14. The next issue pertains to disallowance of depreciation and repair charges aggregating to Rs.27,27,505/- relating to the let out properties. Both the parties have pointed out that a similar disallowance made in preceding year was confirmed by the Tribunal in ITA No.426/Coch/2006. By the immediately following the said order of the Tribunal, we set aside the order of Ld CIT(A) on this issue and restore the addition made by the AO.”
9.1 The excerpted finding of the Tribunal in the case on hand takes us to the consideration of similar issue by the Tribunal in ITA No.429/Coch/2006. It is not in dispute that the assessee has accepted the said finding of the Tribunal and allowed the finding to become final. The Tribunal has merely followed its earlier view and rejected the claim of petitioner under this head. No other ground is argued before us to contend that the view taken, at any rate, is impermissible in law. By taking note of the circumstances stated by the assessee in respect of this particular claim, and the consideration by the Tribunal, we are of the view that the Tribunal has rightly maintained consistency in this behalf for the Assessment Years 2002-03 and 2003-04. The question raised is answered in favour of the Revenue and against the assessee.

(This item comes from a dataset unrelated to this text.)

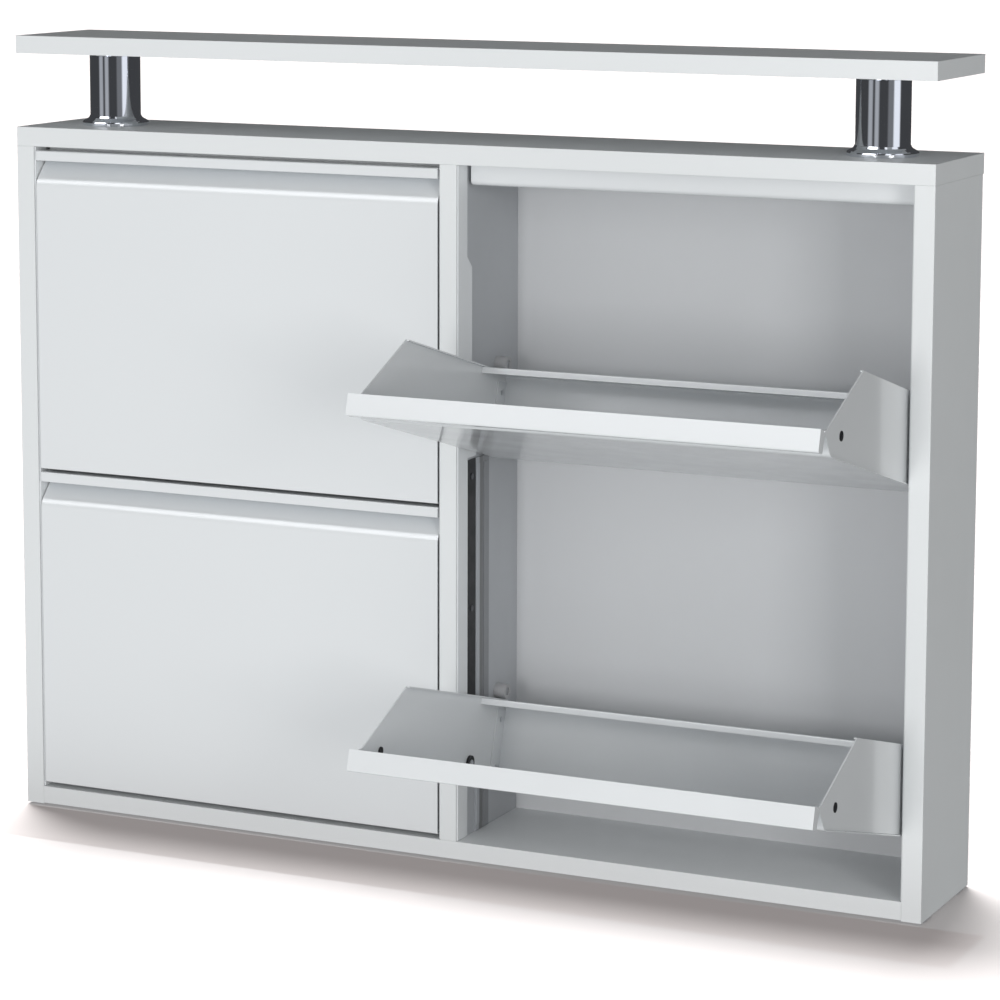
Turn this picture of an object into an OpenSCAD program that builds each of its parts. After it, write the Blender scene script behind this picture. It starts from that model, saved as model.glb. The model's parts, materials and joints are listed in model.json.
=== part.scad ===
// Slim two-column shoe cabinet, 1100 wide, 160 deep, 900 high, in millimetres.
// Four steel tilt-out trays hang on pivot pins in a white board carcass; the left pair is
// shut and the right pair is open. A shelf stands on two chromed posts above the top board.
// Frame: X to the right, Y to the back, Z up. The origin is on the floor, on the underside of
// the middle glide: mid-width, and origin_y behind the carcass front. The modules are drawn
// with Y = 0 at the carcass front, and at_origin moves them.

/* [Carcass] */
// Overall width of the carcass
body_w = 1100; // [900:10:1300]
// Overall depth, back panel included
body_d = 160; // [150:1:220]
// Height of the carcass to the face of the top board
body_h = 796; // [780:1:820]
// Thickness of sides, top and bottom boards
board_t = 22; // [18:1:25]
// Thickness of the middle partition
mid_t = 20; // [16:1:22]
// Thickness of the back panel
back_t = 3; // [3:1:5]
// Height of the glides under the sides
glide_h = 2; // [2:1:4]
// Distance of the origin behind the carcass front
origin_y = 78; // [70:1:90]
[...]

10. Substantial question No.4 is rejection of claim of assessee in writing off bad debts. The substantial question reads as follows:
“Whether on the facts and in the circumstances of the case, the Tribunal is justified in law in holding that the debts and advances relating to acquisition of capital assets written off in the books of accounts aggregating to Rs.28,67,407/- are not allowable as revenue expenditure on the ground these are of the nature of capital loss outside the purview of Section 37(1) or 36(1) (vii) read with Section 36(2).”
The appeal filed by the Revenue for the AY 2003-2004 as against the allowance granted under Section 37 towards the bad debts written off against the advances given for acquisition of revenue items and dismissed the appeal filed by the Revenue.
The assessee claims that the advances made for acquisition of capital assets have been written off and they have to be treated as bad debt. The consideration of this issue by the Assessing Officer is independent and has completely explained the circumstances why the claim of assessee cannot be accepted in this behalf. The Tribunal has considered the scope of applicable section and also recorded that the expenditure amounting to Rs.28,67,407/- does not satisfy the test laid down by the Supreme Court in CIT v. Mysore Sugar Company Ltd2. We keep in perspective the principle laid down by the Supreme Court in Mysore Sugar Company Ltd case and also the circumstances in the case on hand. We are in full agreement with the reasoning of the Tribunal while considering the writing off bad debts from advances made towards capital asset acquisition of the assessee.
The appeal filed by the Revenue, insofar as it related to revenue expenditure was dismissed and we do not see any other reason now while applying the same test to accept the claim of the assessee made towards bad debts written off on advances made.
The question of law does not arise within the scope of appeal provision, accordingly answered in favour of the Revenue, against the assessee.
For the above reasons, the appeal filed by the assessee fails and accordingly dismissed. No order as to costs.